[Excerpt from a dataset]
--------

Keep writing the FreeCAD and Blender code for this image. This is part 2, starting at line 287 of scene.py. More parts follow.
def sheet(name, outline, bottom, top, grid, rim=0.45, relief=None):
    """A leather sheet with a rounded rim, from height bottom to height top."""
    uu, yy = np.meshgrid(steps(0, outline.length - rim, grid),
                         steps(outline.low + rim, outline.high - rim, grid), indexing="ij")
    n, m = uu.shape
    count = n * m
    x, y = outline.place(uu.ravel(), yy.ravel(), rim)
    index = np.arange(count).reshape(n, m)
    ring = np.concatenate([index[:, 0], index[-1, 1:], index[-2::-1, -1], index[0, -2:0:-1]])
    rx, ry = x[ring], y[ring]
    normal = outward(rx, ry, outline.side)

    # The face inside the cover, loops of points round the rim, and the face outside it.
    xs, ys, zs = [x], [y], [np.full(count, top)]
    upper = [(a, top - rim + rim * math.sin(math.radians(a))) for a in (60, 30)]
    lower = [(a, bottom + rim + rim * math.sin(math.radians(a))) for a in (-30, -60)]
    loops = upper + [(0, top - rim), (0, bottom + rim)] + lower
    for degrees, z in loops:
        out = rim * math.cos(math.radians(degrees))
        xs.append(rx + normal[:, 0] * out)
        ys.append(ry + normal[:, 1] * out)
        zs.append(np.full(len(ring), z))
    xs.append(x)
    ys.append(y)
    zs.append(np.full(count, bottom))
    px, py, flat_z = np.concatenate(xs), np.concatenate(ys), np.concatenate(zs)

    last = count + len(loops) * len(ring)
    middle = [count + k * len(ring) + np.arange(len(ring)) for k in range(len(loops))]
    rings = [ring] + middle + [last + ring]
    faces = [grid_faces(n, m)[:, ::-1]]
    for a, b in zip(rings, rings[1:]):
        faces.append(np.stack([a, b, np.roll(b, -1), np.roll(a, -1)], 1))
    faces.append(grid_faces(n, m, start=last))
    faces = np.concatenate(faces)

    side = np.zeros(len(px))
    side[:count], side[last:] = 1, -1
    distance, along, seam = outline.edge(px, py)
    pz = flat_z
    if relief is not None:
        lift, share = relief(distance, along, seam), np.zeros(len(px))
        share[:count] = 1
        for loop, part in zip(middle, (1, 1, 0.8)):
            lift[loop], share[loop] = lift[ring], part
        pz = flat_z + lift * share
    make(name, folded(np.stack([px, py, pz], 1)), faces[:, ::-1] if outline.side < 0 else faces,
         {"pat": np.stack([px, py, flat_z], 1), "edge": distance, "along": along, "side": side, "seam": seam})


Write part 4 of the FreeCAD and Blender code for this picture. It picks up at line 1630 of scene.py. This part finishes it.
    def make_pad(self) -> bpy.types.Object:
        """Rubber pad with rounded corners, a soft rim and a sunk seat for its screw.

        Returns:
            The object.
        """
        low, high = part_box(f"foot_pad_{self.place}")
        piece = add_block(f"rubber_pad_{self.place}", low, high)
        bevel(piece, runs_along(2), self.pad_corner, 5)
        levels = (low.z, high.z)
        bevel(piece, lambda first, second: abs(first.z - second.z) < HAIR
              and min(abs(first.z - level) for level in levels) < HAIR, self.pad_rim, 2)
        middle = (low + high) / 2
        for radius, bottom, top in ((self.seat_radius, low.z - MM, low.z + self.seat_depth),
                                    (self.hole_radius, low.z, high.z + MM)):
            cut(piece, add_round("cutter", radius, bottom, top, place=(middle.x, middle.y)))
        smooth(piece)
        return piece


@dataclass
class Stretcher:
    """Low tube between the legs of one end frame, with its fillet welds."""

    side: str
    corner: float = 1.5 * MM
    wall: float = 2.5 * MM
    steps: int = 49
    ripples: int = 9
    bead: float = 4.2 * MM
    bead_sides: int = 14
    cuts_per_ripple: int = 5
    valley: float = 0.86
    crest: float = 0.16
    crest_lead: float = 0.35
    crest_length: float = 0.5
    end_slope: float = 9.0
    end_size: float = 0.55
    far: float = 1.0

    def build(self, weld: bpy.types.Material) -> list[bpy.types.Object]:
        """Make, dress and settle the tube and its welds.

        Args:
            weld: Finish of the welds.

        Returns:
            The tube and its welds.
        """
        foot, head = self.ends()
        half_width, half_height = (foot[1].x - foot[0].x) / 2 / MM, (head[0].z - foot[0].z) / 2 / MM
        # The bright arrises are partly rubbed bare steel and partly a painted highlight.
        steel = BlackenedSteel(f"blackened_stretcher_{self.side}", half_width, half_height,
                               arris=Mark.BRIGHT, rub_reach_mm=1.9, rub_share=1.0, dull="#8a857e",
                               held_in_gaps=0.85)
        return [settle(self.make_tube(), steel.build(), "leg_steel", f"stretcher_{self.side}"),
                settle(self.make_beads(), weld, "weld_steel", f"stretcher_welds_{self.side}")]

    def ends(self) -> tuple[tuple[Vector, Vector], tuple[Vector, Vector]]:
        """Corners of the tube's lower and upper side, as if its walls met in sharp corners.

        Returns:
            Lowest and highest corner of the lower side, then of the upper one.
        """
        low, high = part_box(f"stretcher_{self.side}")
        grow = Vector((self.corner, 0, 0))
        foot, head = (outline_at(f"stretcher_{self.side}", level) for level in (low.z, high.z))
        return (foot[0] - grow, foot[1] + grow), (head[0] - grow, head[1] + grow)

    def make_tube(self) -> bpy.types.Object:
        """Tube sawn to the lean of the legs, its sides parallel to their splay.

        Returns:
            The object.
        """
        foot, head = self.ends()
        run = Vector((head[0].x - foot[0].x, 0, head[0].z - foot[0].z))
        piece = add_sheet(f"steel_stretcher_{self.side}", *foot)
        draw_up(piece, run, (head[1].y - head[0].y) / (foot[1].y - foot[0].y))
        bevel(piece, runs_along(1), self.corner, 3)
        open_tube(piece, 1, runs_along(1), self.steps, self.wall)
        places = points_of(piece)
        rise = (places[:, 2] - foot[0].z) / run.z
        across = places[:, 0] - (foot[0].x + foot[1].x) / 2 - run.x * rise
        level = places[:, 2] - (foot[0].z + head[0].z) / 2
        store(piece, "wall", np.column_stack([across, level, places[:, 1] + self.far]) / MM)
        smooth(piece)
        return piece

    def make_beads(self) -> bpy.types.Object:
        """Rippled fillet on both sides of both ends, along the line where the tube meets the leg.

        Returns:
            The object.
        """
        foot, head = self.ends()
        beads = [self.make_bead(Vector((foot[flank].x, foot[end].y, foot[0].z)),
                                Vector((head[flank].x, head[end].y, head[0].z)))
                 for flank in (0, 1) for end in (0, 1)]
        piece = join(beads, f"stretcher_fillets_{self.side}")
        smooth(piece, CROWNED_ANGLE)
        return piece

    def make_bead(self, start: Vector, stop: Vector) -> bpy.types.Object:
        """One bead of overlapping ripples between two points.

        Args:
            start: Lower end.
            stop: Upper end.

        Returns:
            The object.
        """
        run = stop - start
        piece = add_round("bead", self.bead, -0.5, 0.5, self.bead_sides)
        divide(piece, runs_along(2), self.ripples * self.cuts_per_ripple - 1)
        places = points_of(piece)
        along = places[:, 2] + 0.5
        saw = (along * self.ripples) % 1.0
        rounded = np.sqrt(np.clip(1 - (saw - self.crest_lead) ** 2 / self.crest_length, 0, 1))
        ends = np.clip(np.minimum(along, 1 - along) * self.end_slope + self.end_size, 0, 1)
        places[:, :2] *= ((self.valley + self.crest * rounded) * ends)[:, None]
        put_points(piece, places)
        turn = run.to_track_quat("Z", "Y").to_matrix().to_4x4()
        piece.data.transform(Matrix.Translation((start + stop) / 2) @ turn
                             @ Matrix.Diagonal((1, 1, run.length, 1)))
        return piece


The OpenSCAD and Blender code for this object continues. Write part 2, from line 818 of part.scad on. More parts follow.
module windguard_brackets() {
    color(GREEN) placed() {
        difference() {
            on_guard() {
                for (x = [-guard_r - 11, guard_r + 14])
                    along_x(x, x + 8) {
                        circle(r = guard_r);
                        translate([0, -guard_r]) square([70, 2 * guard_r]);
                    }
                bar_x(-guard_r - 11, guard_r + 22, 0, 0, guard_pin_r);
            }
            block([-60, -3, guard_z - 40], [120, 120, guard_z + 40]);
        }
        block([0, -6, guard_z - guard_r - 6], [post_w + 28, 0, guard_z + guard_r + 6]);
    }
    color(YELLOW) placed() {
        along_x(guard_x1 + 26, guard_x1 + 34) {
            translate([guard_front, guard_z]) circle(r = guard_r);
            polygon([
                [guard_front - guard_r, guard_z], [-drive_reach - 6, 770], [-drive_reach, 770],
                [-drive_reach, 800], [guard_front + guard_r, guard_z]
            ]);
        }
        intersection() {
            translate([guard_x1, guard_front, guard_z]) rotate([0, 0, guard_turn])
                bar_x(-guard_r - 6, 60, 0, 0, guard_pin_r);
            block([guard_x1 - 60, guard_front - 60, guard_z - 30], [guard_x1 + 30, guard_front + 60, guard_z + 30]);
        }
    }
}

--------

→ Requirement: Copy out every line from the material above in which the word "FreeCAD" appears.

→ Answer:
Keep writing the FreeCAD and Blender code for this image. This is part 2, starting at line 287 of scene.py. More parts follow.
Write part 4 of the FreeCAD and Blender code for this picture. It picks up at line 1630 of scene.py. This part finishes it.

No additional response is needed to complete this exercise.